I have difficulty answering this question. I think I look at everything, but maybe especially painting and performance. The notion of temporality interests me particularly in painting. One can stay a few minutes, or much longer in front of a canvas and let oneself be gradually overwhelmed by emotion, sometimes to tears. The effect that painting produces on us is not at all the same depending on the time we spend looking at it.
I've read a lot of literature about performances, but I've seen very few (I think about those I consider "real" performances, during which there is no limit with the spectator). I have seen those of Tino Sehgal at the Palais de Tokyo (2016), where the relationship with the visitor was direct, or The Mending Project by Lee Mingwei for whom I worked at the Venice Biennale in 2017. It's a type of art that I feel very close to; I feel that the best way to catch people and convey something to them is through performance.

What are the works you don't watch?


In a collective exhibition, the works I don't look at are the ones that are drowned in space. For example, when I was working at the Venice Biennale at the Arsenal, I think it took me a month to "see" the works. The ones that catch my attention, and it's almost unfortunate, are the videos because this medium forces us to sit and look; our bodies force us to do so. The rest of the time we sometimes pass too quickly, we approach one form or another because we are sensitive to a color, a fragility, a form of discretion.
But generally speaking, I always wonder what makes this artist exposed there. Even if it's a work that doesn't interest me much, it's still there before my eyes, it manages to be exposed, so I sometimes miss things that work.
I immediately think of the first exhibition I saw on my own, when I was 14, at the Fondation Cartier: it was an exhibition of David Lynch's paintings. It may have been the fact of having visited this exhibition alone, but something very strong happened to me. His paintings are at the same time almost violent, and at the same time very childish, it's almost cruel while being true. This exhibition did me a lot of good, it really spoke to me.
I also think of Mark Rothko's paintings. I've already had the experience of standing in front of one of his paintings for a long time and crying. His technique of layers of colors produces immense depth and arouses very strong emotions in me.
I am currently reading Voyages en Alaska (2009) by John Muir, it is a story of a trip to the north of Canada that makes me dream at the moment. I would love to go there and see the snow as far as the eye can see... The way the author writes is really very touching and tender.
I recently reread Mireille Havet's diary, which dates from 1918-1919, she was a friend of Apollinaire, she talks about her life, her homosexuality, her love for drugs. She was very free, it's really remarkable for the time.
I also want to quote Virginia Woolf, which was a huge trigger for me, it's also a Proust madeleine! Les Vagues (1931) is a book that moved me so much that I wanted to make it a performance. I would have liked to read this book in its entirety on the beach, addressed to the sea.
I also read Rudolf Steiner, L'Art éducatif, l'imagination créatrice dans l'enseignement (1923). He is an almost mad anthropo-physician, who mixes several thoughts about the cosmos, nature, education... It is universalist, philosophical and a bit esoteric, it is his thought of the world and a study of the human being.

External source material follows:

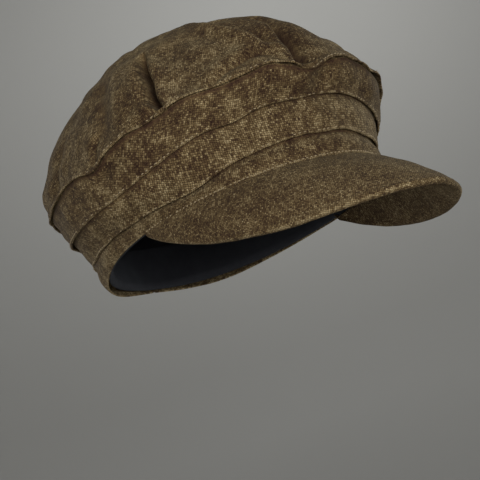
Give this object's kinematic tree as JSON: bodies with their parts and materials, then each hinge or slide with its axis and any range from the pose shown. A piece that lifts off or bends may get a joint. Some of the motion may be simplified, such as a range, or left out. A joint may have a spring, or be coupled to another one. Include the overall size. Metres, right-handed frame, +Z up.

What are the other disciplines that nourish your practice?


Music is really part of my practice. I feel like I'm surrounded by it, my mother played the violin, my brother is a lyric singer and composer of electronic music. I played classical guitar for almost ten years, I wrote my songs, and I think music has really been the entry point to art for me.
I started acting at the age of 11, it also inspired me a lot, as well as the writing and reading that goes with it. My grandmother told me as a child: when you can read, you can get into books. It made me dream!
Travelling, always being on the move, is also very important in my work. This summer I'm a resident at the Cité internationale des arts in Paris and I really feel like this is the first time I've come back to Paris in 10 years. I feel like I need to always be somewhere else, almost without having a choice. The stability could almost create anxiety for me. But all this is also complicated because in a trip you arrive and leave, it's sometimes difficult to build something.

In what environment and how do you get to work?


For each medium, for each technique, I need an appropriate framework. So the environments are very different. One of my work places is my studio at home, which is very stable, but in which I tend to grind a little bit... To write for example I need to be surrounded by books, to have a board on which I write words, and when I work on sound with my brother I rent a studio, a clean room. This time I worked outdoors, in parks, to meet people, to create the piece Bureau des pleurs2. The framework that I set for myself becomes a framework for living. Sometimes I need to go to the gym, or take an intuitive walk to put myself in a mood, a modified state of consciousness.

What are you working on right now?


I want to write. I really started to write during the confinement (which was the perfect setting for it!). I'd like to write about the Crying Bureau, about the human experience of meeting complete strangers on the street and having an introspective discussion with them. As I began writing about this experience, I realized that this text spoke more generally about my relationship to art in a rather personal way, and I feel that this text needs to be addressed in order to be transmitted. I don't know yet what form it will take, but I really have this personal desire to pursue this project, to give myself the time to do it.